NIGERIA – Reliance Health, a Lagos and Texas-based digital healthcare provider has raised US$40 million series B  funding to fuel its continued growth and service delivery in the continent.

The new round was led by General Atlantic and other participants including Partech, Picus Capital, Tencent Exploration, Africa Healthcare Master Fund, P1 Ventures, Laerdal Million Lives Fund, and M3 Inc.

The company was founded in 2016 by Femi Kuti, Opeyemi Olumekun, and Matthew Mayaki and will use a part of the funding to build two more clinic facilities in two Nigerian cities, Abuja and Port Harcourt.

It also intends to hire talent and scale new product lines, especially for Nigerians in the diaspora.

Reliance Health uses an integrated process to provide health insurance and telemedicine via partnerships with hospitals and healthcare facilities.

The platform has bundled both vital concepts so that users can get access to an integrated suite of healthcare products via subscriptions.

Some of that products are provided by Reliance Health directly, through its telemedicine platform, drug delivery system, and two clinics based in Lagos, Nigeria.

Others are provided via third-party partners such as hospitals, diagnostic centers, and pharmaceutical centers.

The platform operates business-to-business and business-to-customers models.

It has RelianceHMO, the company’s health insurance plan, where individuals can select monthly, quarterly, or yearly health plans ranging from ₦3,500 (US$7.00) to ₦148,500 (US$297.00).
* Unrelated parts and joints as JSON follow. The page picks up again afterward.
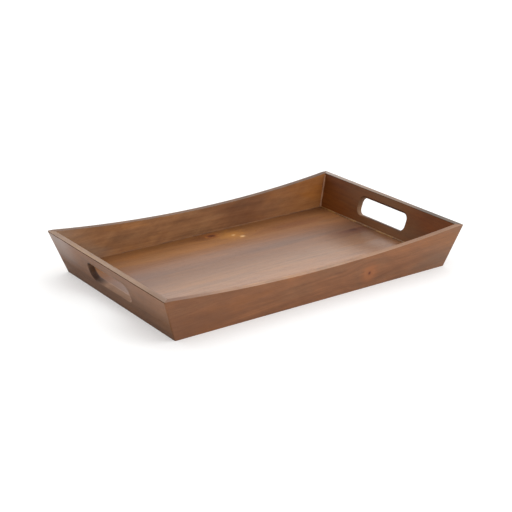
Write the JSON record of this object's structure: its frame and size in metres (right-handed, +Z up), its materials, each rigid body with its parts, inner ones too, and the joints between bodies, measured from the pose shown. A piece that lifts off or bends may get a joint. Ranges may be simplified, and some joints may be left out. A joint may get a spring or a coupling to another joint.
{
  "type": "serving tray",
  "caption": "Rectangular wooden serving tray with splayed mitred walls, long sides that dip in the middle, and a hand hole in each end.",
  "frame": {"origin": "on the ground, under the middle of the tray", "axes": "+X along the tray to the right end, +Y across it to the back, +Z up"},
  "size_m": [0.508, 0.324, 0.0635],
  "materials": {
    "acacia_wall": "satin",
    "acacia_base": "satin",
    "acacia_spline": "matte"
  },
  "bodies": {
    "root": {"front_side": "acacia_wall", "back_side": "acacia_wall", "left_end": "acacia_wall", "right_end": "acacia_wall", "base_stave_1": "acacia_base", "base_stave_2": "acacia_base", "base_stave_3": "acacia_base", "base_stave_4": "acacia_base", "base_stave_5": "acacia_base", "spline_front_left": "acacia_spline", "spline_back_left": "acacia_spline", "spline_front_right": "acacia_spline", "spline_back_right": "acacia_spline"}
  },
  "joints": []
}
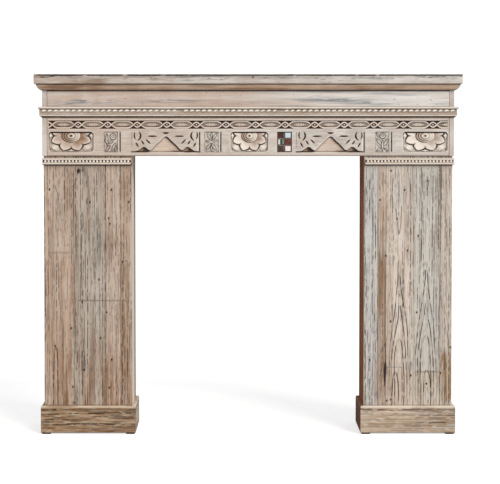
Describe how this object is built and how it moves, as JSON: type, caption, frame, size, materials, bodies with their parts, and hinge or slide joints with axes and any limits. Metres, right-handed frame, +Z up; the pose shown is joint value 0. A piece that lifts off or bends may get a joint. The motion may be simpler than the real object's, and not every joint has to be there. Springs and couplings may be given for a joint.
{
  "type": "wooden fireplace surround",
  "caption": "Free-standing wooden mantel surround with a carved frieze, beaded mouldings and box legs on plinths, in worn whitewashed softwood.",
  "frame": {"origin": "on the floor, under the middle of the shelf's width and depth", "axes": "+X to the right seen from the room, -Y out into the room, +Y to the wall, +Z up"},
  "size_m": [1.49, 0.226, 1.262],
  "materials": {
    "shelf_wood": "worn whitewash",
    "header_wood": "worn whitewash",
    "carved_wood": "worn whitewash over old paint",
    "moulding_wood": "rubbed whitewash",
    "leg_wood": "whitewashed open grain",
    "jamb_wood": "brown stain",
    "plinth_wood": "rubbed whitewash",
    "pad_felt": "dark felt"
  },
  "bodies": {
    "root": {"bed_moulding_front": "moulding_wood", "bed_moulding_left": "moulding_wood", "bed_moulding_right": "moulding_wood", "capital_moulding_left": "moulding_wood", "capital_moulding_right": "moulding_wood", "capital_return_left": "moulding_wood", "capital_return_right": "moulding_wood", "carved_frieze": "carved_wood", "fascia_board": "header_wood", "foot_pad_left_back_east": "pad_felt", "foot_pad_left_back_west": "pad_felt", "foot_pad_left_front_east": "pad_felt", "foot_pad_left_front_west": "pad_felt", "foot_pad_right_back_east": "pad_felt", "foot_pad_right_back_west": "pad_felt", "foot_pad_right_front_east": "pad_felt", "foot_pad_right_front_west": "pad_felt", "header_end_left": "header_wood", "header_end_right": "header_wood", "header_underboard": "header_wood", "leg_front_left": "leg_wood", "leg_front_right": "leg_wood", "leg_inner_left": "jamb_wood", "leg_inner_right": "jamb_wood", "leg_outer_left": "leg_wood", "leg_outer_right": "leg_wood", "mantel_shelf": "shelf_wood", "plinth_front_left": "plinth_wood", "plinth_front_right": "plinth_wood", "plinth_inner_left": "plinth_wood", "plinth_inner_right": "plinth_wood", "plinth_outer_left": "plinth_wood", "plinth_outer_right": "plinth_wood", "shelf_moulding_front": "moulding_wood", "shelf_moulding_left": "moulding_wood", "shelf_moulding_right": "moulding_wood"}
  },
  "joints": []
}
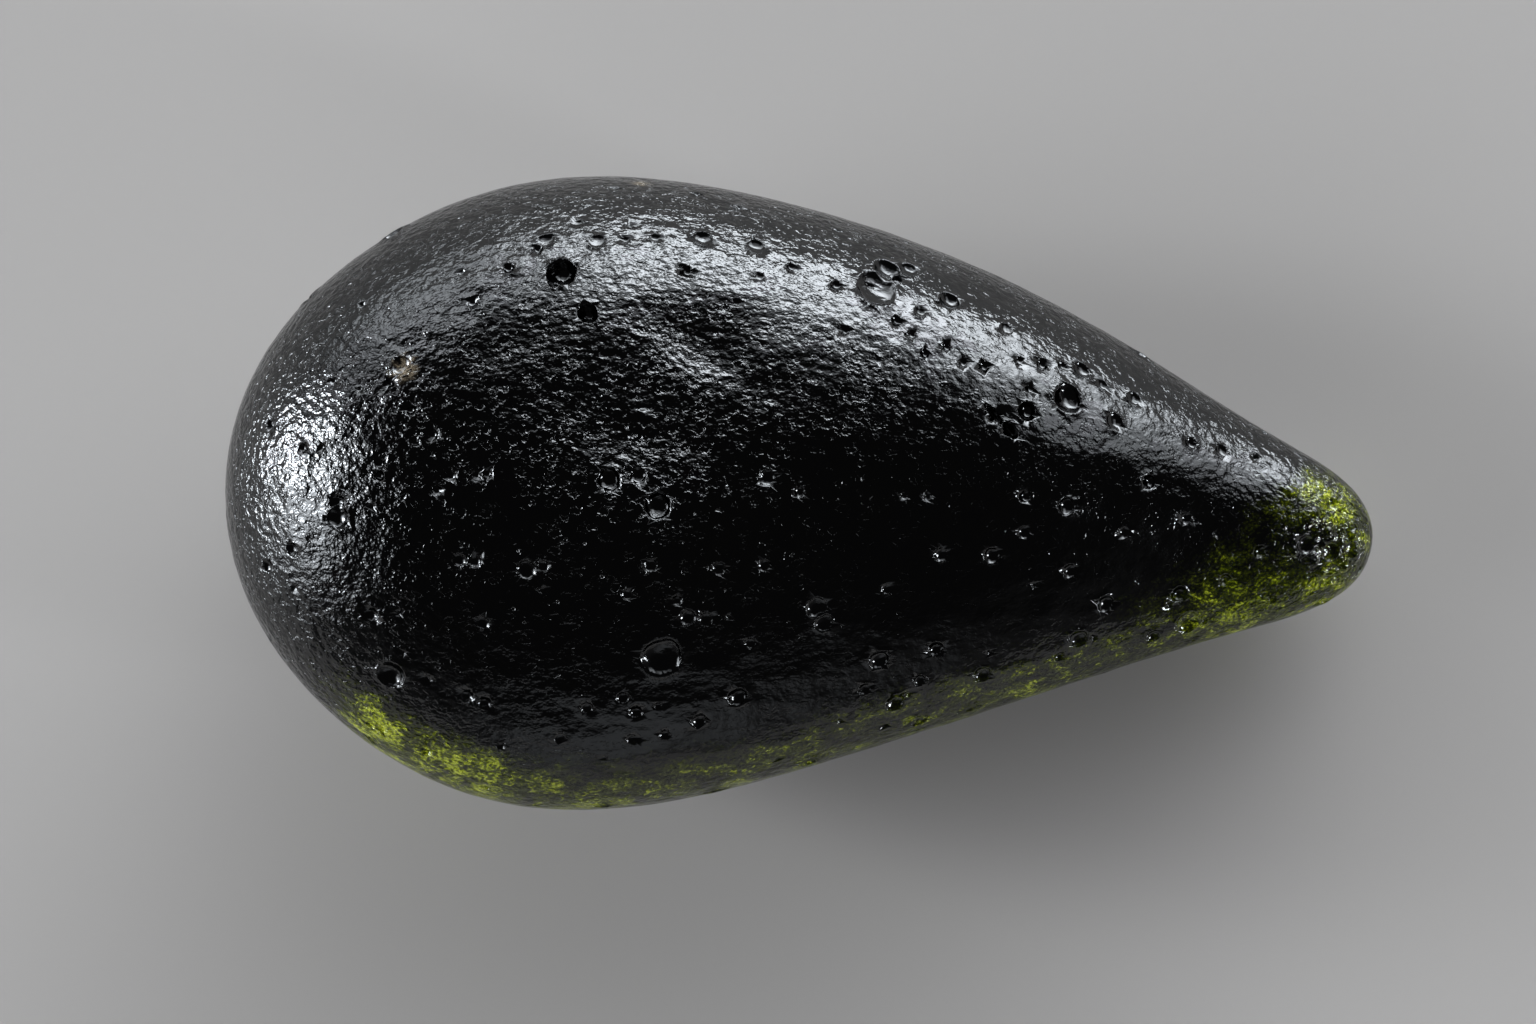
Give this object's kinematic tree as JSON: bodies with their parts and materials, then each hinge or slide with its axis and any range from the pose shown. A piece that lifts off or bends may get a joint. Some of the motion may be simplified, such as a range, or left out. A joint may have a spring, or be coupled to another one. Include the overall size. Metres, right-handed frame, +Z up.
{
  "type": "tektite",
  "caption": "Teardrop tektite of dark bottle-green natural glass with a glossy pitted skin, lying on its belly. For a specimen shelf or a stone display.",
  "frame": {"origin": "on the surface that the drop lies on, below the middle of its box", "axes": "+X from the broad end to the tip, +Z up, +Y to the side that is uppermost in the picture"},
  "size_m": [0.06, 0.033, 0.0191],
  "materials": {
    "tektite_glass": "near-black bottle-green glass, glossy over a fine scaly relief, olive where it is thin"
  },
  "bodies": {
    "root": {"tektite": "tektite_glass"}
  },
  "joints": []
}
On the other hand, businesses can make subscriptions on behalf of their employees, which are slightly cheaper than plans used by retail customers.

The healthtech has over 200,000 individuals in total from both models with the majority sticking with its business customers model.

The platform serves 600 of them, including Beiersdorf Nivea, Jumia, and PwC, while maintaining an attributable intention rate of 99%.

In addition, it has an app where customers can chat with a doctor, find healthcare providers near them to visit or get medications from and manage the delivery of their drugs.

Based on frequent usage, Femi said Reliance, for instance, could suggest lifestyle changes if a customer was diagnosed with diabetes and make hospital referrals if a user spent hours on the line at his last visit to the clinic.

The healthtech company plans to expand into new markets, with Egypt being top of that list. It eyes other two or three countries before the year runs out.